Assalaamu ‘alaykum, fellow raqstars, I’m Simina from some town in Arkansas, USA you’ve never heard of. I must confess, I’m a bit of a nerd, and that totally applies to my dance life. I sometimes feel the need to share my nerdiness with the world, so I have decided to start this wonderful little project, so I can gush about my love of Egyptian dance, music, culture and language. I’ve even conned my best friend, Evryn, to come toss her two cents in from time to time.

The tagline reads “Stories of the Unconventional Dancer.” Being a self-taught dancer, I think I come at things from a decidedly different point of view. I sometimes lament my lack of access to formal dance classes, but I have always thrived in an independent study environment, so hopefully I can illuminate the various pros and cons of that learning style as well as discuss the challenges of being a delightfully squishy dancer.

Costuming is an absolute chore, I tell you.

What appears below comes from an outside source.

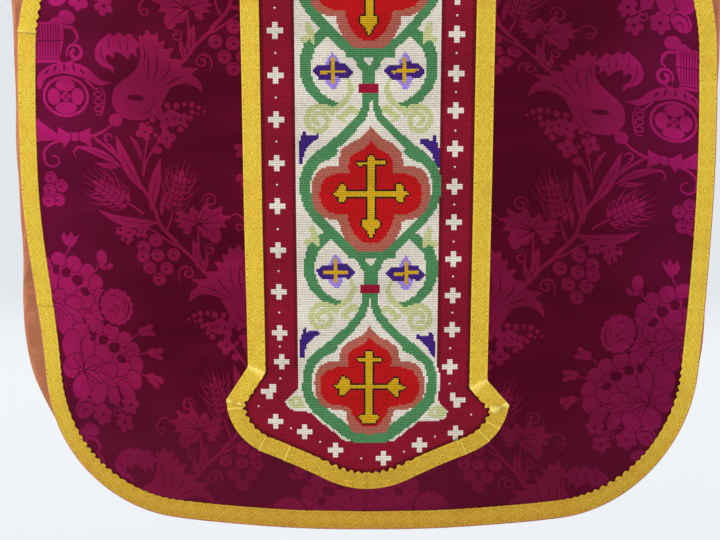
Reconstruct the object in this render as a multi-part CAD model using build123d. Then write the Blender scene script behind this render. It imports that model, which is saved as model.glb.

My lovely Evryn is also unconventional as a dancer with cerebral palsy who initially came from an Irish dancing background. I’m certain she’ll have some wonderful stories about studio life and troupe dancing that I don’t have as a soloist. Seriously, I can’t even begin to do choreography and I admire those that can.

Welcome to our sparkly corner of the internet, and I hope you enjoy reading our stories and feel inspired to share your own.